WRITTEN REQUEST -
Up to and including the line that contains "return Pos(0, RING_CENTRE_Y, TOP_HEIGHT - RING_HEIGHT", write out each line of the material from its first line, exactly.
○ ○ ○ ○
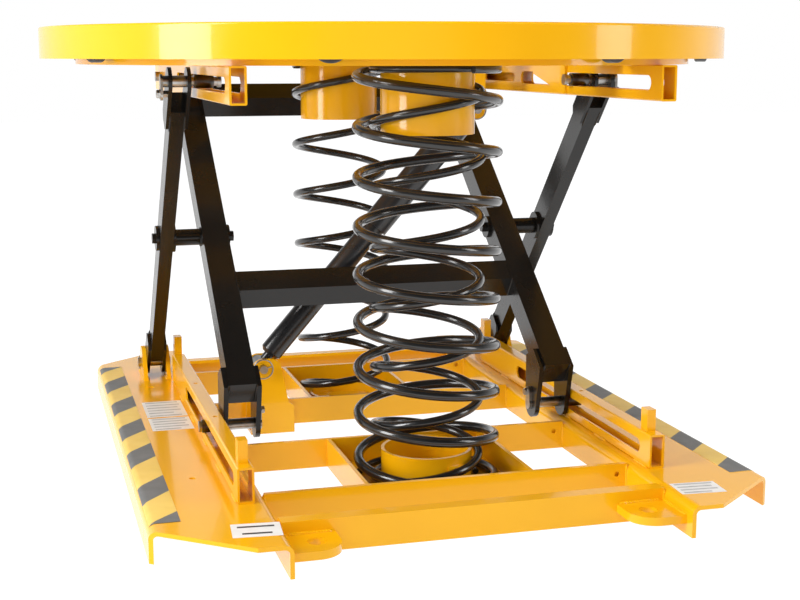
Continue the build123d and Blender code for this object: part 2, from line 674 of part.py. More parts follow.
def ring_axles():
    """Axles fixed in the deck's band, each with a head outside its roller and a nut inside the band."""
    axles = []
    for index in range(RING_ROLLER_COUNT):
        inner_end = DECK_BAND_RADIUS - DECK_BAND_WALL - 8.3 - RING_ROLLER_AT
        outer_end = RING_ROLLER_WIDTH / 2 + 1
        shaft = Pos(0, 0, inner_end) * extrude(Circle(RING_AXLE_RADIUS), outer_end - inner_end)
        head = Pos(0, 0, outer_end) * extrude(Circle(10), 5)
        nut = Pos(0, 0, inner_end) * extrude(RegularPolygon(10, 6), 8)
        axles.append(ring_roller_place(index) * (shaft + head + nut))
    return axles


def turntable_band():
    """Deep outer band of the turntable, under the edge of its flat top."""
    radius = RING_DIAMETER / 2
    height = RING_HEIGHT - RING_PLATE
    band = Cylinder(radius, height) - Cylinder(radius - RING_PLATE, height)
    return Pos(0, RING_CENTRE_Y, TOP_HEIGHT - RING_HEIGHT + height / 2) * band


def turntable_top():
    """Flat top of the turntable with a shallow inner lip."""
    flat = Cylinder(RING_DIAMETER / 2, RING_PLATE) - Cylinder(RING_FLANGE_RADIUS, RING_PLATE)
    lip = Cylinder(RING_FLANGE_RADIUS + RING_PLATE, RING_LIP) - Cylinder(RING_FLANGE_RADIUS, RING_LIP)
    top = Pos(0, 0, -RING_PLATE / 2) * flat + Pos(0, 0, -RING_LIP / 2) * lip
    outer_edge = top.edges().filter_by(GeomType.CIRCLE).group_by(Axis.Z)[-1].sort_by(SortBy.RADIUS)[-1]
    top = fillet(outer_edge, RING_EDGE)
    return Pos(0, RING_CENTRE_Y, TOP_HEIGHT) * top


# ---------------------------------------------------------------- springs

def coil(y, radius, wire, pitch, left_handed, lean):
    """Coil spring between the low and high seats, with its ends ground flat. It may lean towards -X."""
    low = SEAT_THICK
    high = DECK_BOTTOM
    path = Helix(pitch, high - low, radius, lefthand=left_handed)
    start = Plane(origin=path @ 0, z_dir=path % 0)
    body = Rot(0, -lean, 0) * sweep(start * Circle(wire / 2), path=path, is_frenet=True)
    space = Pos(0, 0, (high - low) / 2) * Cylinder(radius + wire, high - low - 0.6)
    return Pos(0, y, low) * (body & space)


# ---------------------------------------------------------------- damper

def damper_place(distance):
    """Placement on the damper's axis, with local Z along it, measured from the lower eye."""
    run = DAMPER_HIGH_X - DAMPER_LOW_X
    rise = DAMPER_HIGH_Z - DAMPER_LOW_Z
    length = math.hypot(run, rise)
    tilt = math.degrees(math.atan2(run, rise))
    x = DAMPER_LOW_X + run * distance / length
    z = DAMPER_LOW_Z + rise * distance / length
    return Pos(x, DAMPER_Y, z) * Rot(0, tilt, 0)


def damper_length():
    return math.hypot(DAMPER_HIGH_X - DAMPER_LOW_X, DAMPER_HIGH_Z - DAMPER_LOW_Z)


def rod_piece(radius, start, end):
    return damper_place((start + end) / 2) * Cylinder(radius, end - start)


def damper_eye(distance):
    return damper_place(distance) * Rot(90, 0, 0) * Cylinder(DAMPER_EYE_RADIUS, DAMPER_EYE_WIDTH)


def damper_eye_hole(distance):
    radius = DAMPER_PIN_RADIUS + RUNNING_GAP
    return damper_place(distance) * Rot(90, 0, 0) * Cylinder(radius, 2 * DAMPER_EYE_WIDTH)


def damper_body():
    """Oil cylinder with a bevelled foot, the lower eye and a guide for the rod."""
    outside = Cylinder(DAMPER_BODY_RADIUS, DAMPER_BODY_TOP - DAMPER_BODY_FOOT)
    outside = chamfer(outside.edges().group_by(Axis.Z)[0], DAMPER_FOOT_BEVEL)
    body = damper_place((DAMPER_BODY_FOOT + DAMPER_BODY_TOP) / 2) * outside
    bore = rod_piece(DAMPER_BODY_RADIUS - DAMPER_BODY_WALL, DAMPER_BODY_FOOT + 10, DAMPER_BODY_TOP - 12)
    guide = rod_piece(DAMPER_ROD_RADIUS + 0.4, DAMPER_BODY_TOP - 15, DAMPER_BODY_TOP + 1)
    neck = rod_piece(9, DAMPER_PIN_RADIUS + 1, DAMPER_BODY_FOOT + 1)
    return body - bore - guide + neck + damper_eye(0) - damper_eye_hole(0)


def damper_rod():
    """Rod with its piston and the upper eye."""
    length = damper_length()
    rod = rod_piece(DAMPER_ROD_RADIUS, DAMPER_PISTON + 5, length - DAMPER_PIN_RADIUS - 1)
    piston = rod_piece(DAMPER_BODY_RADIUS - DAMPER_BODY_WALL - 0.4, DAMPER_PISTON, DAMPER_PISTON + 20)
    return rod + piston + damper_eye(length) - damper_eye_hole(length)


def damper_cover():
    """Dust cover round the rod, closed at the top."""
    length = damper_length()
    top = length - DAMPER_COVER_END_GAP
    inside = rod_piece(DAMPER_COVER_RADIUS - DAMPER_COVER_WALL, DAMPER_COVER_START - 1, top - 4)
    cover = rod_piece(DAMPER_COVER_RADIUS, DAMPER_COVER_START, top) - inside
    return cover - rod_piece(DAMPER_ROD_RADIUS, DAMPER_COVER_START, length)


def build():
    """Every node's solid or solids, by name."""
    nodes = {}
    nodes["right_wing"] = wing()
    nodes["left_wing"] = other_side(wing())
    nodes["rear_cross_member"] = end_member()
    nodes["front_cross_member"] = front_to_back(end_member())
    nodes["front_pocket_wall"] = cross_wall(-POCKET_OUTER_Y)
    nodes["front_middle_wall"] = cross_wall(-POCKET_INNER_Y - WALL_THICK)
    nodes["rear_middle_wall"] = cross_wall(POCKET_INNER_Y)
    nodes["rear_pocket_wall"] = cross_wall(POCKET_OUTER_Y - WALL_THICK)
    nodes["pocket_bars"] = pocket_bars()
    nodes["lower_spring_seats"] = low_seats()
    nodes["lower_spring_cups"] = low_cups()
    nodes["right_lower_rail"] = low_rail()
    nodes["left_lower_rail"] = other_side(low_rail())
    nodes["support_posts"] = posts()
    rear_lugs = pair(lug())
    nodes["lifting_lugs"] = rear_lugs + [front_to_back(each) for each in rear_lugs]
    nodes["leg_foot_brackets"] = leg_brackets()
    nodes["leg_foot_pins"] = foot_pins()
    nodes["damper_base_bracket"] = damper_base_bracket()
    nodes["damper_base_pins"] = damper_base_pins()

    nodes["right_outer_leg"] = outer_leg()
    nodes["left_outer_leg"] = other_side(outer_leg())
    nodes["upper_roller_pins"] = upper_roller_pins()

    nodes["right_inner_leg"] = inner_leg()
    nodes["left_inner_leg"] = other_side(inner_leg())
    nodes["top_cross_tube"] = cross_tube(TOP_CROSS_TUBE_AT, 2 * (INNER_LEG_X - INNER_EAR))
    nodes["middle_cross_tube"] = cross_tube(MIDDLE_CROSS_TUBE_AT, 2 * INNER_LEG_X)
    nodes["middle_pivot_bolts"] = middle_pivots()
    nodes["lower_roller_pins"] = lower_roller_pins()
    nodes["inner_leg_top_pins"] = inner_top_pins()

    upper = leg_roller(298, 328, HIGH_PIN_HEIGHT)
    lower = leg_roller(299, 329, LOW_PIN_HEIGHT)
    nodes["right_upper_roller"] = upper
    nodes["left_upper_roller"] = other_side(upper)
    nodes["right_lower_roller"] = lower
    nodes["left_lower_roller"] = other_side(lower)

    nodes["right_upper_rail"] = high_rail()
    nodes["left_upper_rail"] = other_side(high_rail())
    nodes["roller_stops"] = roller_stops()
    nodes["deck_band"] = deck_band()
    nodes["deck_flange"] = deck_flange()
    nodes["deck_beams"] = deck_beams()
    nodes["upper_spring_seats"] = high_seats()
    nodes["upper_spring_cups"] = high_cups()
    nodes["damper_top_bracket"] = damper_top_bracket()
    nodes["damper_top_pin"] = damper_top_pin()
    nodes["ring_roller_axles"] = ring_axles()
    for index in range(RING_ROLLER_COUNT):
        nodes["ring_roller_" + str(index + 1)] = ring_roller(index)
    nodes["turntable_top"] = turntable_top()
    nodes["turntable_band"] = turntable_band()

    front_y = -POCKET_CENTRE_Y
    nodes["front_outer_spring"] = coil(front_y, OUTER_COIL_RADIUS, OUTER_WIRE, OUTER_PITCH, True, 0)
    nodes["front_inner_spring"] = coil(front_y, INNER_COIL_RADIUS, INNER_WIRE, INNER_PITCH, False, 0)
    rear = coil(POCKET_CENTRE_Y, INNER_COIL_RADIUS, INNER_WIRE, INNER_PITCH, False, REAR_SPRING_LEAN)
    nodes["rear_spring"] = rear

    nodes["damper_body"] = damper_body()
    nodes["damper_rod"] = damper_rod()
    nodes["damper_cover"] = damper_cover()
    return nodes


def main():
    os.makedirs("parts", exist_ok=True)
    for name, shape in build().items():
        if isinstance(shape, list):
            shape = Compound(children=shape)
        export_step(shape, os.path.join("parts", name + ".step"))


main()
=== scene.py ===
import math

import bmesh
import bpy
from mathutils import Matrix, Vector


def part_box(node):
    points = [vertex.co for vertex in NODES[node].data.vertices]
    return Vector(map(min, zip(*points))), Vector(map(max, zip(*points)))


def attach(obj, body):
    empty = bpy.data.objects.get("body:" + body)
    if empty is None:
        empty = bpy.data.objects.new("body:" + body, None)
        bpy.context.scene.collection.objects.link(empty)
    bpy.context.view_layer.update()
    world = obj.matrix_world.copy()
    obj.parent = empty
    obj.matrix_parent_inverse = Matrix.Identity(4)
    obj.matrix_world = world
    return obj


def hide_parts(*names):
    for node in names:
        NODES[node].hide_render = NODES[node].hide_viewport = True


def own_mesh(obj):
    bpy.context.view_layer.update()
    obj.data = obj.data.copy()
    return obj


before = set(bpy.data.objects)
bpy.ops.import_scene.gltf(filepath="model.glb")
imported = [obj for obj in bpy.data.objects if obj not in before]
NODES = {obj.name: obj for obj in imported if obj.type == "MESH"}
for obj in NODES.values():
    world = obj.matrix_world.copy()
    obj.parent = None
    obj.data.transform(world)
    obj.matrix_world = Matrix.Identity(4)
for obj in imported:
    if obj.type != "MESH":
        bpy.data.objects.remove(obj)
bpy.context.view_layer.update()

MM = 0.001
WING_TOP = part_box("right_wing")[1][2]
SPRING_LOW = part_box("front_outer_spring")[0][2]
SPRING_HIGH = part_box("upper_spring_seats")[0][2]


# ---------------------------------------------------------------- materials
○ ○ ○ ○
RESPONSE TO THIS TASK -
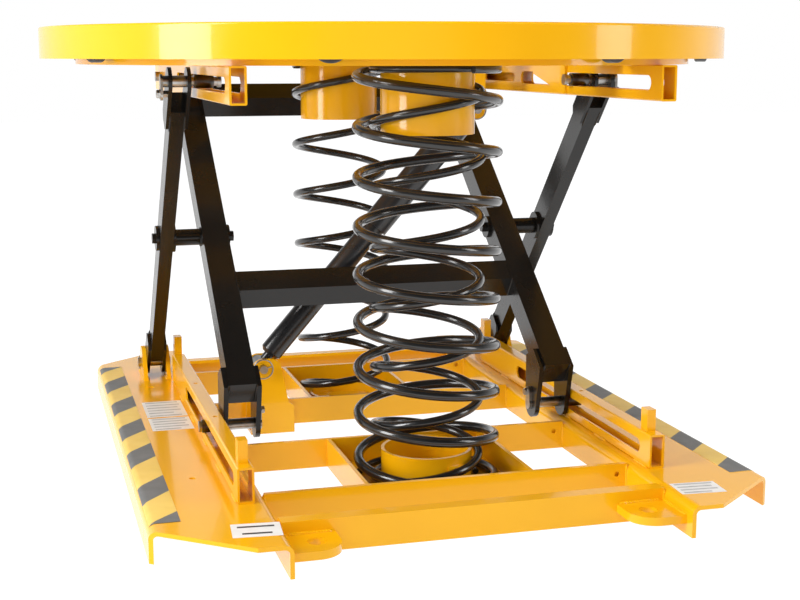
Continue the build123d and Blender code for this object: part 2, from line 674 of part.py. More parts follow.
def ring_axles():
    """Axles fixed in the deck's band, each with a head outside its roller and a nut inside the band."""
    axles = []
    for index in range(RING_ROLLER_COUNT):
        inner_end = DECK_BAND_RADIUS - DECK_BAND_WALL - 8.3 - RING_ROLLER_AT
        outer_end = RING_ROLLER_WIDTH / 2 + 1
        shaft = Pos(0, 0, inner_end) * extrude(Circle(RING_AXLE_RADIUS), outer_end - inner_end)
        head = Pos(0, 0, outer_end) * extrude(Circle(10), 5)
        nut = Pos(0, 0, inner_end) * extrude(RegularPolygon(10, 6), 8)
        axles.append(ring_roller_place(index) * (shaft + head + nut))
    return axles


def turntable_band():
    """Deep outer band of the turntable, under the edge of its flat top."""
    radius = RING_DIAMETER / 2
    height = RING_HEIGHT - RING_PLATE
    band = Cylinder(radius, height) - Cylinder(radius - RING_PLATE, height)
    return Pos(0, RING_CENTRE_Y, TOP_HEIGHT - RING_HEIGHT + height / 2) * band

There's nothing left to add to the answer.